Climbing Higher: Even in the Quietest Moments…
The mid-70s were relentless. Crisis? What Crisis? (1975) was rushed and drawn from leftover material, but Even in the Quietest Moments… (1977) was different. Recorded in Colorado, its snowy cover photo (a grand piano on a mountaintop, draped in snow) mirrored the soaring quality of the music.
Hodgson’s Give a Little Bit, first written as a teenager, became a worldwide hit, while Davies’s songs added shadows to the light. By this point, the band had relocated to Los Angeles, embedding themselves in the California music scene.
Supertramp had become a finely tuned machine: Davies the grounding presence, Hodgson the ethereal lift, with Helliwell’s sax weaving the glue in between.
Famous Last Words: A Partnership Ends
But success magnified the cracks. Hodgson and Davies were drifting further apart—not in hostility, but in philosophy. Hodgson built a home in the Northern California mountains, where he raised his family and pursued spiritual interests. Davies stayed in Los Angeles, more rooted in urban grit.
Their last album together, …Famous Last Words… (1982), was polished but uneasy. Its title seemed like prophecy. The hits—It’s Raining Again, My Kind of Lady—couldn’t mask the fact that Hodgson was ready to leave.

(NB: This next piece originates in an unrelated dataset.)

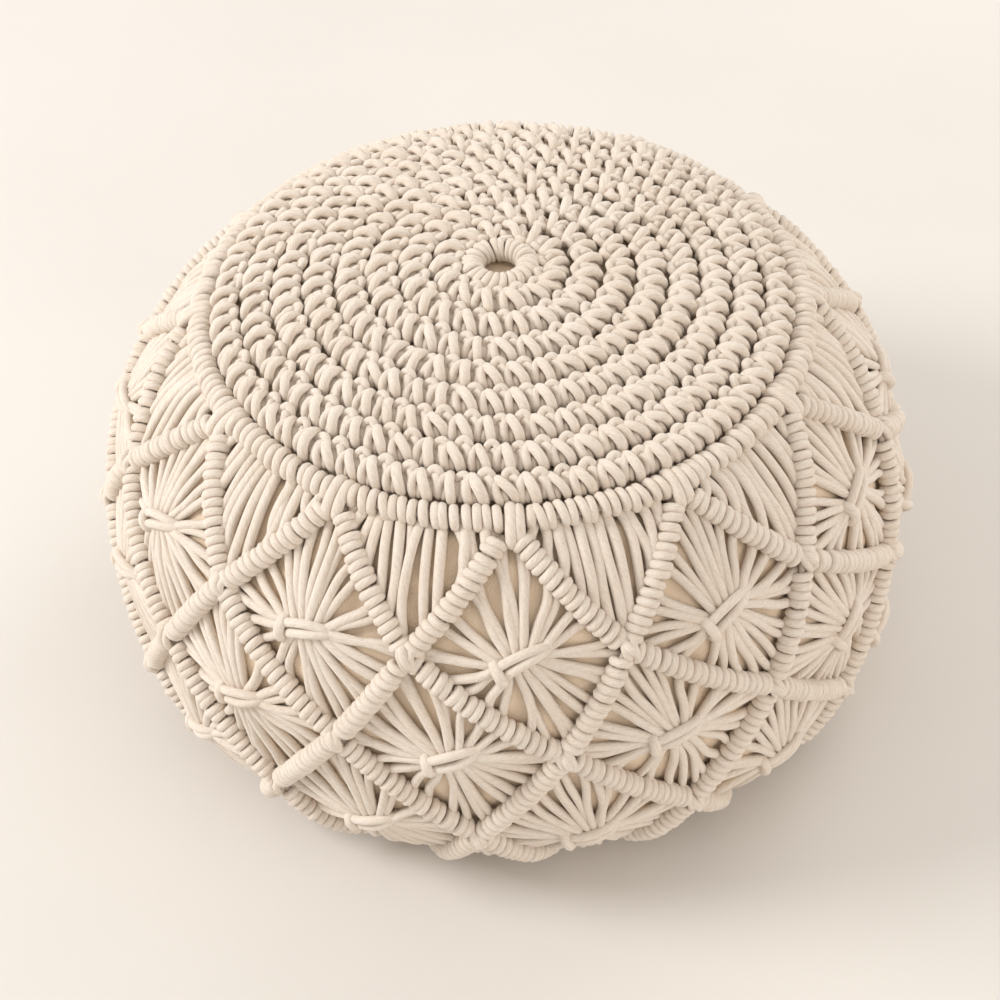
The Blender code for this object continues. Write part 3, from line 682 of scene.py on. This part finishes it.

After the 1983 tour, he did.
Legacy
Supertramp were always a band of contradictions. Too pop for prog purists, too prog for pop fans. A group built on two men who rarely wrote together, credited jointly but composed separately.
And yet, those contradictions became their identity. Hodgson’s falsetto gave voice to longing, innocence, and light. Davies’s baritone delivered grit, sarcasm, and shadow. Together, they created songs that remain timeless:
The Logical Song, still taught in classrooms as a critique of conformity.
Give a Little Bit, still used in campaigns for kindness.
Goodbye Stranger, still slyly winking from classic-rock radio.
By 2007, they had sold over 60 million albums worldwide. In Canada, they remain near-mythic. In France, It’s Raining Again hit #1. Globally, Breakfast in America is a cultural touchstone of the late 1970s.
Supertramp were never the coolest band. They didn’t define a fashion. They didn’t lead a movement. But they crafted something rarer: songs that were intelligent yet accessible, eccentric yet enduring.
At their heart were two men—Rick Davies, the founder who kept the name alive, and Roger Hodgson, the dreamer whose voice gave the band its wings. Their story is one of contrasts, tension, and improbable alchemy.
A band named for a tramp became, improbably, one of the most successful rock groups of their era.